Restitution damages require the breaching party return to the injured party the value of the benefit conferred upon the breachor. Sometimes you hear restitution referred to as “recovery in quasi-contract” or “quantum meruit”. Just like everything in 1L there are special ways to look at special restitution recovery situations.
- Restitution in Breach of Contract – The value of the benefit conferred on the breaching party.
- Restitution for Breachor – The value of the benefit conferred by the breachor to the other party, minus any damages caused to that party by the breach (remember most jurisdictions will not allow a willful breachor restitution).
- Restitution for Services – The measure of reasonable value of the services plus any materials furnished if furnished.
I don’t remember specific performance being covered heavily in 1L but wouldn’t you know, it was on my FYLSE! Specific performance is designed to place the injured party in the position he would have occupied if the contract had been performed by making the breaching party render the promised performance. As you can imagine, courts do not like awarding this remedy.

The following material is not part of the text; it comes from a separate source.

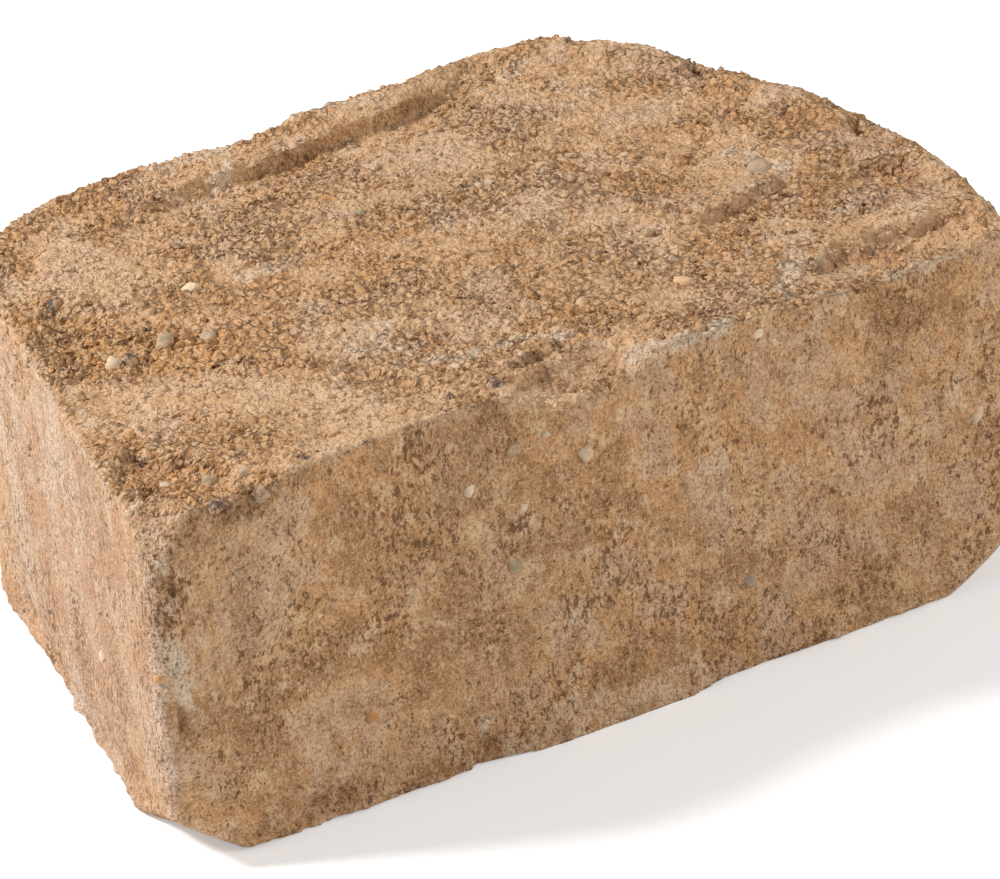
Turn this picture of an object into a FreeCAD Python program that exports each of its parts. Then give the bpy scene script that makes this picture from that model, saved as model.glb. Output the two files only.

Questions to identify if specific performance is available:
- Are the terms of the contract definite and certain to allow a court to determine what each party must do to render their promised performance?
- Is the remedy at law inadequate to compensate the injured party for the losses caused by the breach of the contract?
- Is specific performance even feasible; will the court have difficulty enforcing the decree or will the court have to extensively supervise the decreed performance?
- Is this a mutuality of remedy (meaning both parties are on equal footing, no one gaining a benefit and the other not)?
- Are there any defenses to enforcement through unclean hands, hardship, or latches?
Contract remedies may seem like a lot of work and a lot to remember but if you take it one step at a time, one fact pattern at a time, it slowly begins to make sense.
This is a brief overview.
Remember, the only way to really get this stuff down is to do it yourself. Print up some FYLSE past essays and begin practicing! You can do this!